Jeff frowned. “I knew he’d betray me someday.”
He turned his head and their lips met. Kate drew back, staring into his eyes as she cupped his face in her hands. “Now that was very unprofessional.”
“I’m just getting started.”
His hands found the ticklish spot behind her knees and she yelped laughter as she jumped off his lap.
Colonel Brighton and two aides stopped in their tracks just inside the door, staring.
Kate brushed a strand of hair from her face and cleared her throat.
“Colonel,” she said formally as she slid back into her chair.
Jeff reached under the table to squeeze her knee but she slapped him away, suppressing a laugh.
Brighton held up his hands, not wanting to get involved.
“Hey, it’s not my building.”
He sat on the opposite side of the conference table from Kate and Jeff, his two aides beside him. They whispered amongst themselves as they set down several stacks of thin folders on the table, preparing for the meeting.

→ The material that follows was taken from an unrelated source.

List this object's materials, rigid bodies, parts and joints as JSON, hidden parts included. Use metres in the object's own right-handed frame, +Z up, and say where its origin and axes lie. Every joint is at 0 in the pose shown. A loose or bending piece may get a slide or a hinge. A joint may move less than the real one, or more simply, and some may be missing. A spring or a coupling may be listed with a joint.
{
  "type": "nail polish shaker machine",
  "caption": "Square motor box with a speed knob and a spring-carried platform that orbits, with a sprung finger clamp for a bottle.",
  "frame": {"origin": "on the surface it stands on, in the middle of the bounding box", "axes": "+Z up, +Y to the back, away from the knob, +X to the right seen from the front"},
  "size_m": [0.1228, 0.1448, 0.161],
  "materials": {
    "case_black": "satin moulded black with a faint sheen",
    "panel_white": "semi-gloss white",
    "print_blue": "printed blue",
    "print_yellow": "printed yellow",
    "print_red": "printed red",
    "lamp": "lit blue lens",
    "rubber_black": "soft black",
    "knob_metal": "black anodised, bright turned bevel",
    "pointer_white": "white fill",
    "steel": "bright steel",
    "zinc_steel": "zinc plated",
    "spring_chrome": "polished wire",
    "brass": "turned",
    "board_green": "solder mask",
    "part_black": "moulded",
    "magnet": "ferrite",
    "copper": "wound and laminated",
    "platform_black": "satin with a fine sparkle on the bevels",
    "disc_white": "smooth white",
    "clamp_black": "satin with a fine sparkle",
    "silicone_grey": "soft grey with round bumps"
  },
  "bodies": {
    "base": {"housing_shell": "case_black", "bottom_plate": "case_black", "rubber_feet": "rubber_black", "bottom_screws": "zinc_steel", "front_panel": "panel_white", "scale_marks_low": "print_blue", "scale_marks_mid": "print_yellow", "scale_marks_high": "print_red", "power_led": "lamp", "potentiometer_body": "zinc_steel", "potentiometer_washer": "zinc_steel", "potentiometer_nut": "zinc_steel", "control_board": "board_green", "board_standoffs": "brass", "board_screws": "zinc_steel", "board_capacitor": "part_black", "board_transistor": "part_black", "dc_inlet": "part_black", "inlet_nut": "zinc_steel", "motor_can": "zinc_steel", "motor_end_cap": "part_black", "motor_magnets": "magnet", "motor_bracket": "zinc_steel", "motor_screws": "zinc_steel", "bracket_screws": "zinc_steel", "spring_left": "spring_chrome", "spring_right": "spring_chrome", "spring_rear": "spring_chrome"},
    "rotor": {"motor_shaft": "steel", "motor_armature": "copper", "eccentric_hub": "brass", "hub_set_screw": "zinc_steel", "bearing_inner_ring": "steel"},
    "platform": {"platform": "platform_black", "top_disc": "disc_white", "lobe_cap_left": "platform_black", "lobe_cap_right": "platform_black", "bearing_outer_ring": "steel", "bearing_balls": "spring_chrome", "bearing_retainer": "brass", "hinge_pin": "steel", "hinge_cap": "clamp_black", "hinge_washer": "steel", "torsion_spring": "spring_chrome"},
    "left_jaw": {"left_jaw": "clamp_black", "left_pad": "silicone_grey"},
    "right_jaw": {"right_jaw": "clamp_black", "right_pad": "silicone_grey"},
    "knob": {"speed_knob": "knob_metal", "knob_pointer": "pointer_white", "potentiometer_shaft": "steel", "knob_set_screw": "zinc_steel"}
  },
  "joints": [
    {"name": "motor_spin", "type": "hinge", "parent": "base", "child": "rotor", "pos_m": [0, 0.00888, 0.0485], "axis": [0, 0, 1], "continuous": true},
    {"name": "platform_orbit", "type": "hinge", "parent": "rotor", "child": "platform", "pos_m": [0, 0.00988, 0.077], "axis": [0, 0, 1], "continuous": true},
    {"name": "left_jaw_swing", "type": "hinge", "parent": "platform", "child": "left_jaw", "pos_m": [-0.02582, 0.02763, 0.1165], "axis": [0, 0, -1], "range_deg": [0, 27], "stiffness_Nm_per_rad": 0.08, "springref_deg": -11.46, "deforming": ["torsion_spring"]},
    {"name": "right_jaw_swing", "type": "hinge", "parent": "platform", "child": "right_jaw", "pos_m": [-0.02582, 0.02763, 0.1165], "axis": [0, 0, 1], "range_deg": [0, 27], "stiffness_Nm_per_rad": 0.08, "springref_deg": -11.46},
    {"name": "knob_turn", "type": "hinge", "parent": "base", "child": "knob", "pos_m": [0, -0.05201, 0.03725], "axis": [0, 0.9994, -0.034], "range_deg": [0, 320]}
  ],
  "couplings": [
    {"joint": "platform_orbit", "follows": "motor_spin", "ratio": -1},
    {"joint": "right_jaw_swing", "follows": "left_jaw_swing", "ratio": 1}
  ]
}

Apparently, Diamond Aerospace wasn’t the only organization who couldn’t stop using paper, Kate mused.
She and Jeff held hands under the table while other people gradually filed into the room, taking their seats. Kat
e didn’t recognize any of them. When Brighton asked if they could use the conference room in Diamond Aerospace’s operations center, she had expected to see at least a couple of familiar faces.

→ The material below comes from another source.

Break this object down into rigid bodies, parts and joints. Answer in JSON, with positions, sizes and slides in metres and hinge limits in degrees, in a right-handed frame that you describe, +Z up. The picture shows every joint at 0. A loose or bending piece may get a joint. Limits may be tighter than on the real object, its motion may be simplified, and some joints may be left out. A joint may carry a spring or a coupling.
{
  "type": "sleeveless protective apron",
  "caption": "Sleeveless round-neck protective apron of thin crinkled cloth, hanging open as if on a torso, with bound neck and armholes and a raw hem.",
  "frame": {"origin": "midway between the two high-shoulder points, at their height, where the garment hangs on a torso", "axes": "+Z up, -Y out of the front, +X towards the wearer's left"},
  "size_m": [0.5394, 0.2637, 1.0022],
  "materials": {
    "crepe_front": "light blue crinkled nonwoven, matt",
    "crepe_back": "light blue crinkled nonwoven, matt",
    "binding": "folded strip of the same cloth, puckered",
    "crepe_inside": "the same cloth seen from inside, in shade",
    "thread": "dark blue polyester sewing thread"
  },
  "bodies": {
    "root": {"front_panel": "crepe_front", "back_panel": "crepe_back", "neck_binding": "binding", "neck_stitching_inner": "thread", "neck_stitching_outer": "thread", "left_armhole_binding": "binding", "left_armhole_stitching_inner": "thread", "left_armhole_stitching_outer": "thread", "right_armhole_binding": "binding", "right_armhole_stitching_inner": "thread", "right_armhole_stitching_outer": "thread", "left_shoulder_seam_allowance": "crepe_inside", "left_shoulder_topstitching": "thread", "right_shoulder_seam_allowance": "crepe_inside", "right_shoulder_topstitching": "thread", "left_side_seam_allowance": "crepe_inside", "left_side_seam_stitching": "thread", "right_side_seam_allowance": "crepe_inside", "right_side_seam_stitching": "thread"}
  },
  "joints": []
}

“Close that door, would you, Tony?” Brighton said to the last person to enter the room. “Okay,” he addressed the room. “Let’s begin.”
His aides stood and handed out thin folders to each of the dozen people seated around the table.

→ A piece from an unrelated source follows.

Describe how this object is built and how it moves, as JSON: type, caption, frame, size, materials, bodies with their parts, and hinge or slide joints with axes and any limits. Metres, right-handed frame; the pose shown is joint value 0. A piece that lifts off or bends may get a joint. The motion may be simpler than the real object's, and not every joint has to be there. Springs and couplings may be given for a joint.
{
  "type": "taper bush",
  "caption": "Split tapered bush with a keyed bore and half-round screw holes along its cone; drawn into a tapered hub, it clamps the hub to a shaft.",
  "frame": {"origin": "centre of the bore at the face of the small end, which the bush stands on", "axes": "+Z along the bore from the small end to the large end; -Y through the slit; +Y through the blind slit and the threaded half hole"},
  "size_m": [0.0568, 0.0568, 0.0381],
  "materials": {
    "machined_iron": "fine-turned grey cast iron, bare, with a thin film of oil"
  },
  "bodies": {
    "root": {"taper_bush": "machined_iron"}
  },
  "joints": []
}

Kate opened hers to see pictures of a large, smoking crater. The surrounding farmland was charred, with deep trenches gouged through the blackened soil. Glowing blue substance covered the site.
“That’s the meteor impact crater just below the Namibia border in South Africa,” said Colonel Brighton. “It’s roughly a hundred feet in diameter.”
“There isn’t a lot of damage given the size of the crater,” said a man next to Kate. He adjusted his glasses and peered closely at the pictures in his folder.
“That’s correct,” Brighton replied. “There was a core of solid mass at the heart of the meteor, but most of it seems to have been comprised of that blue substance you see in the photographs.”
“Who’s there now?” asked a man in military uniform next to Brighton.
He was roughly the Colonel’s same age, with the same buzz-cut, though his hair was black.
“Stenzik and his team are in charge of the quarantine.”
The military man next to Brighton grunted dismissively. “Then expect to hear every detail on the six o’clock news.”
“I agree,” said Brighton. “That’s why we need to move fast. Ms. Bishop and her team will be accompanying me to South Africa as soon as this meeting concludes.”
Kate shared a glance with Jeff. The Colonel hadn’t mentioned Kate would also be going. Jeff nodded at her slightly, trying to signal that it would be alright. He reached for her hand again under the table.
“Our priority on the ground is to measure any threat posed by the alien substance. A team will remain in Cape Canaveral to determine the origin of the meteor.” He gestured toward Jeff. “Jeffrey Dolan will pilot a craft to Venus Lab, where he will attempt to open a line of communication with the creature currently orbiting that planet.”